JESUS —
our Saviour, Lord and King — is also our Exemplar of everything of this
Christian life. To say we live biblically is to say we are committed and remain
committed to what the Bible commends us to do, as lived through the
life, teaching and death of Jesus.
One of
Jesus’ exemplary behaviours was his attitude to forgiveness.
Jesus’
attitude toward forgiveness was reflected in his life, in how he continually forgave the legalists who plotted
persistently against him. Jesus’ attitude on forgiveness was reflected in his teaching, for good instance, on the
Sermon on the Mount (“love your
enemies”). And Jesus’ attitude on forgiveness
climaxed in his death on the cross.
This
last exemplification of Jesus’ commitment to forgiveness is marked in its
application for every single one of us.
Jesus
said, famously, in Luke 23:34, “Father,
forgive them, for they do not know what they are doing.”
But
Jesus didn’t say it just once.

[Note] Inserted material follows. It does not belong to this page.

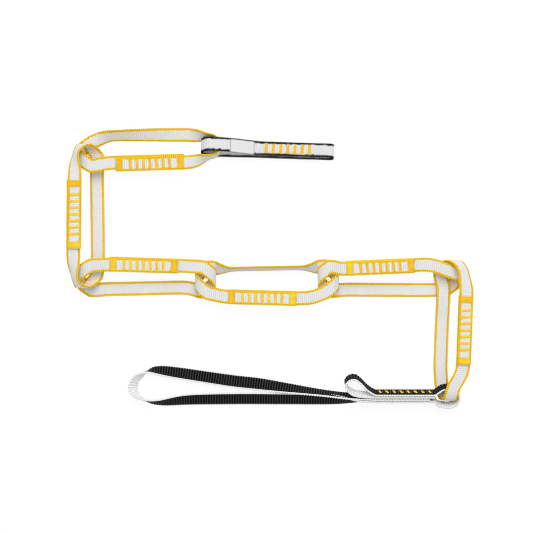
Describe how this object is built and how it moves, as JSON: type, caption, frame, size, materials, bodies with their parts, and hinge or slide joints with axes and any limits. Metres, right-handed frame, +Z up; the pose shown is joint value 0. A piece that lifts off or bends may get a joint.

Jesus kept saying it. The Greek word elegon in Luke’s gospel indicates that
Jesus said it a number of times. He repeated it. The form of the word lego (say) indicates an action in the
past that was repeated continuously.
Jesus
shows us, even though he had the capacity for perfection, that he had to work
at forgiveness, continuously. It wasn’t a once-and-all-done thing. As he was
spat upon he had to utter those words, “Father,
forgive them,” and as those nails were
hammered into his flesh he had to bellow those words, “Father, forgive them,” and as he was hoisted vertically he
had to scream those words, “Father,
forgive them.”
How
could Jesus forgive them? He could forgive them because “they [didn’t] know what they [were]
doing.”
They
didn’t understand. They should have, but they didn’t.
Jesus
understands that, as we seek to forgive, we suffer many, many reminders of the
injustices they have done to us. We have to repeatedly use our will to
surrender our will for God’s. God understands intimately, because Jesus had to
do it.
Those
that transgress us don’t understand the impact it’s had on us. They don’t
understand it like we do, just like
we don’t understand it from their side.
They
can’t be expected to understand, as we do. Our task of forgiveness is to
understand that they don’t, and to accept they may never understand. But we
need to re-imagine this time and time and time again.
***
Forgiveness sounds simple, but it
never is. Forgiveness is as much a process of committing to forgive, time and
again, as it is anything else.
What means so much can never be
trivial. Forgiveness is hard because it meant so much.
Forgiveness
is a process. Healing will come in its own time. Just commit in faith.
© 2015 Steve Wickham.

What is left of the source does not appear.